**TASK STATEMENT:** Write out the whole listing word for word.

**DATA ENTRIES:**
— begin —

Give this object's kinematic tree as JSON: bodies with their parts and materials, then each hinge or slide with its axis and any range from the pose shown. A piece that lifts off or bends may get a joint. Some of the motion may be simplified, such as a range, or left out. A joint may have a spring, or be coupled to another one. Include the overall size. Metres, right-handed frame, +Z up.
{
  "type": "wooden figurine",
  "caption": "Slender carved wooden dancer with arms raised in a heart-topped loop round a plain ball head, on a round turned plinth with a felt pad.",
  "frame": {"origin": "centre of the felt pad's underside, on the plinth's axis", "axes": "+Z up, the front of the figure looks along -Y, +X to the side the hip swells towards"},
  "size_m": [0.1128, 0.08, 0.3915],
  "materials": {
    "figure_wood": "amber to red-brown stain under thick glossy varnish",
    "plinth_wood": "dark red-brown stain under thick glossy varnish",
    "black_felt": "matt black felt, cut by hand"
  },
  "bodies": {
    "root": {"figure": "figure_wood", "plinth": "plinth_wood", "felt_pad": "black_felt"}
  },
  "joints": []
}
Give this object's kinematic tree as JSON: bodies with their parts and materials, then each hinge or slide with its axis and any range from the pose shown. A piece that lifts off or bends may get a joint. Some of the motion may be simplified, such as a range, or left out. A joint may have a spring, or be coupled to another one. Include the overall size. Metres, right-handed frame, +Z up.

— end —

**EXERCISE RESPONSE:**
Give this object's kinematic tree as JSON: bodies with their parts and materials, then each hinge or slide with its axis and any range from the pose shown. A piece that lifts off or bends may get a joint. Some of the motion may be simplified, such as a range, or left out. A joint may have a spring, or be coupled to another one. Include the overall size. Metres, right-handed frame, +Z up.
{
  "type": "wooden figurine",
  "caption": "Slender carved wooden dancer with arms raised in a heart-topped loop round a plain ball head, on a round turned plinth with a felt pad.",
  "frame": {"origin": "centre of the felt pad's underside, on the plinth's axis", "axes": "+Z up, the front of the figure looks along -Y, +X to the side the hip swells towards"},
  "size_m": [0.1128, 0.08, 0.3915],
  "materials": {
    "figure_wood": "amber to red-brown stain under thick glossy varnish",
    "plinth_wood": "dark red-brown stain under thick glossy varnish",
    "black_felt": "matt black felt, cut by hand"
  },
  "bodies": {
    "root": {"figure": "figure_wood", "plinth": "plinth_wood", "felt_pad": "black_felt"}
  },
  "joints": []
}
Give this object's kinematic tree as JSON: bodies with their parts and materials, then each hinge or slide with its axis and any range from the pose shown. A piece that lifts off or bends may get a joint. Some of the motion may be simplified, such as a range, or left out. A joint may have a spring, or be coupled to another one. Include the overall size. Metres, right-handed frame, +Z up.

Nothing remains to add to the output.